Guidelines on lifecycle assessment (LCA) have already been implemented by the IMO and continue to be regularly updated. For example, MEPC 81 adopted revised guidelines on the lifecycle GHG intensity of marine fuels, which included revised calculations for default emission factors, an update to Appendix 4 on the template for well-to-tank (WtT) default emission factor submission and a new Appendix 5 template for TtW emission factors.

There is a real need to focus on the full lifecycle, and that can also provide competitiveness for certain producers.

“Further work on these guidelines as a living document is underway,” Brown adds.

The MEPC also agreed to establish a GESAMP (group of experts on the scientific aspects of marine environmental protection) working group on the lifecycle GHG intensity of marine fuels. This will be tasked with providing scientific and technical assessments of issues related to the implementation of the LCA guidelines.

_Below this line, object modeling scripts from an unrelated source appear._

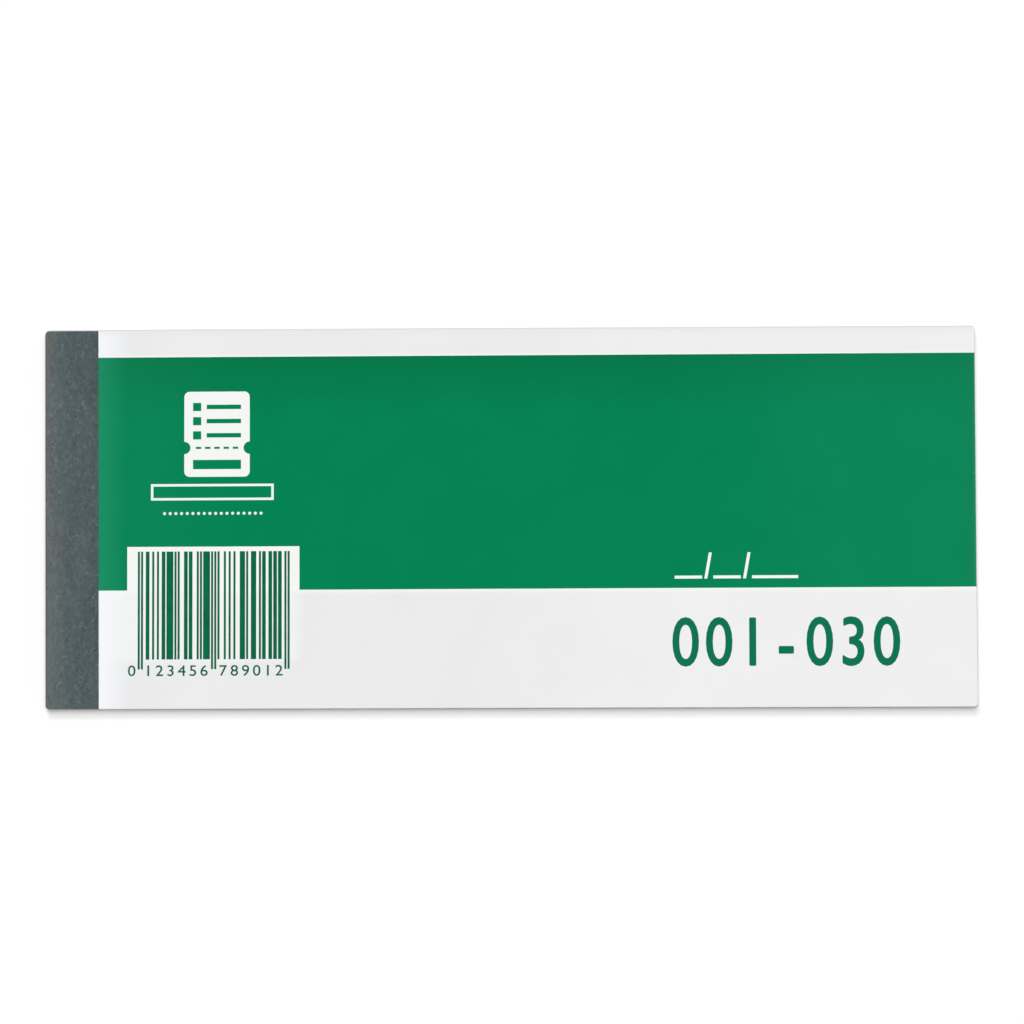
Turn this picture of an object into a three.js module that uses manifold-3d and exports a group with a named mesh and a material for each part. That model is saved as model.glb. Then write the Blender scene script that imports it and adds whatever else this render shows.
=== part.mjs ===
// A voucher book: thirty tear-off leaves between a printed card cover and a grey board back.
// All of it is stapled near one end, glued at the back edge and wrapped there in a paper tape.
// Units are millimetres. +X runs from the bound end to the free end, +Y across the book,
// and +Z up from the back face it lies on. The origin is under the middle of the book.

import * as THREE from "three";
import { mergeVertices } from "three/addons/utils/BufferGeometryUtils.js";
import Module from "manifold-3d";

const wasm = await Module();
wasm.setup();

// The trimmed book
const bookLength = 170;
const bookWidth = 69.5;
const boundCornerRadius = 0.8;
const freeCornerRadius = 0.6;

// Paper, card and board
const leafCount = 30;
const leafThickness = 0.09;
const frontCoverThickness = 0.25;
const backCoverThickness = 0.5;
const sheetGap = 0.01; // air between one sheet and the next, and between sheets and tape

// Binding tape and the glue behind the sheets' edges
const tapeThickness = 0.15;
const tapeWing = 9.8; // reach of each wing from the spine's outer face
const glueThickness = 0.45;

// Staples of flat wire, crown along the spine
const stapleInset = 5; // from the spine's outer face to the middle of the wire
const stapleSpacing = 36; // between the middles of the two staples
const stapleCrown = 12;
const stapleClinch = 4.5; // length of each leg that is folded under the back
const wireThickness = 0.45;
const wireWidth = 0.6;
const wireClearance = 0.05; // round the wire in the holes that it made

// Turning and tearing
const turningGap = 0.2; // from the bound strip of a sheet to the part that turns
const stubLength = 35; // from the tape's edge to the row of perforations
const perforationGap = 0.3;

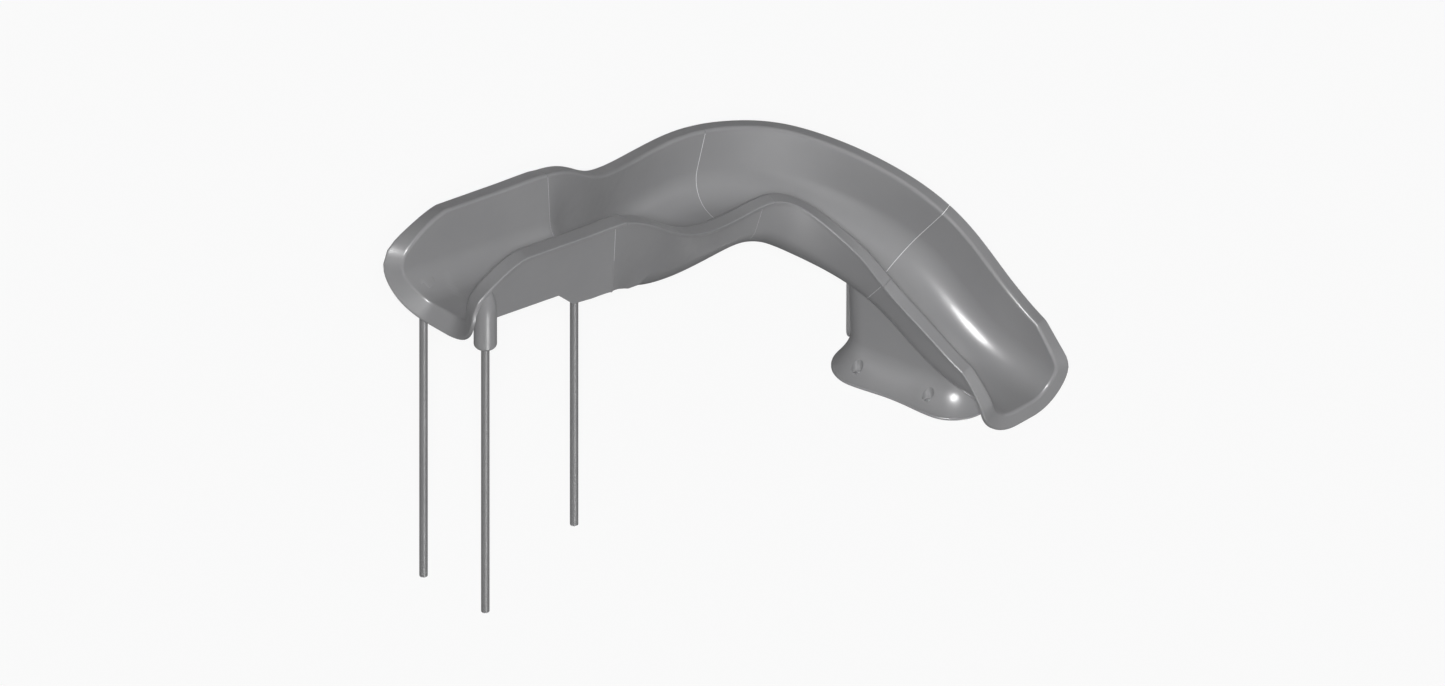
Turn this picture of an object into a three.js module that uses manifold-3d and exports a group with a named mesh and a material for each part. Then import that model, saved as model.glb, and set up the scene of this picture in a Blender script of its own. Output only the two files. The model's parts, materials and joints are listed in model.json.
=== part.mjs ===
// Pool slide: an open moulded flume in four bolted sections, carried by three poles
// under the entry and by a moulded pedestal under the run-out.
// Millimetres, +Z up. The rider starts along +X and leaves along -Y.
// It is laid out from a point on the deck midway between the two front poles, and moved to
// the middle of its footprint at the end.

import * as THREE from "three";
import { mergeVertices } from "three/addons/utils/BufferGeometryUtils.js";
import Module from "manifold-3d";

const wasm = await Module();
wasm.setup();

// ---- driving dimensions ----

const RIM_HEIGHT = 2474; // reference line above the front poles
const JOINT_1 = 1025; // plan distances of the joints from the front poles
const JOINT_2 = 2530;
const JOINT_3 = 3610;
const FLUME_END = 4325;

// The reference line runs midway between the two rims. Each station gives the plan distance
// from the front poles; the heading, fall and bank in degrees (bank lifts the left rim); the
// lean of the section plane, whose foot points back uphill; and the inside width and depth.
const ROUTE = [
  { along: -300, heading: 0, fall: 11, bank: 0, lean: 0, width: 545, depth: 462 },
  { along: 600, heading: 0, fall: 11, bank: 0, lean: 0, width: 545, depth: 462 },
  { along: 950, heading: 0, fall: 11, bank: 0, lean: 0, width: 545, depth: 475 },
  { along: 1025, heading: 0, fall: 20, bank: 0, lean: 0, width: 545, depth: 490 },
  { along: 1355, heading: 10, fall: 38, bank: 10, lean: 14, width: 575, depth: 500 },
  { along: 1685, heading: 17, fall: 26, bank: 13, lean: 16, width: 600, depth: 465 },
  { along: 2015, heading: 13, fall: 15, bank: 11, lean: 12, width: 620, depth: 445 },
  { along: 2345, heading: 1, fall: 7, bank: 8, lean: 9, width: 630, depth: 435 },
  { along: 2675, heading: -19, fall: 18, bank: 5, lean: 15, width: 625, depth: 440 },
  { along: 3005, heading: -34, fall: 34, bank: 9, lean: 28, width: 605, depth: 455 },
  { along: 3335, heading: -47, fall: 39, bank: 15, lean: 34, width: 580, depth: 460 },
  { along: 3665, heading: -72, fall: 41, bank: 13, lean: 36, width: 560, depth: 460 },
  { along: 3995, heading: -83, fall: 36, bank: 4, lean: 30, width: 540, depth: 420 },
  { along: 4325, heading: -90, fall: 15, bank: 1, lean: 12, width: 515, depth: 325 },
];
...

“Two correspondence groups have been established, which will report to MEPC 83,” says Brown. “The first is tasked with creating a work plan on the development of a regulatory framework for the use of onboard carbon capture systems and to look into TtW methane and nitrous oxide emissions. The second will look into social and economic sustainability themes and aspects of marine fuels for possible inclusion in the guidelines.”

These are not the only steps the IMO is taking to accelerate the transition to lower-emission fuels, there are several projects underway, including some aimed at supporting developing countries with this initiative.

The organisation is also keen to collaborate and learn from industry trailblazers. “Early movers are welcome – they can take the leap and show the way forward, bringing back their experience to the IMO,” Brown concludes.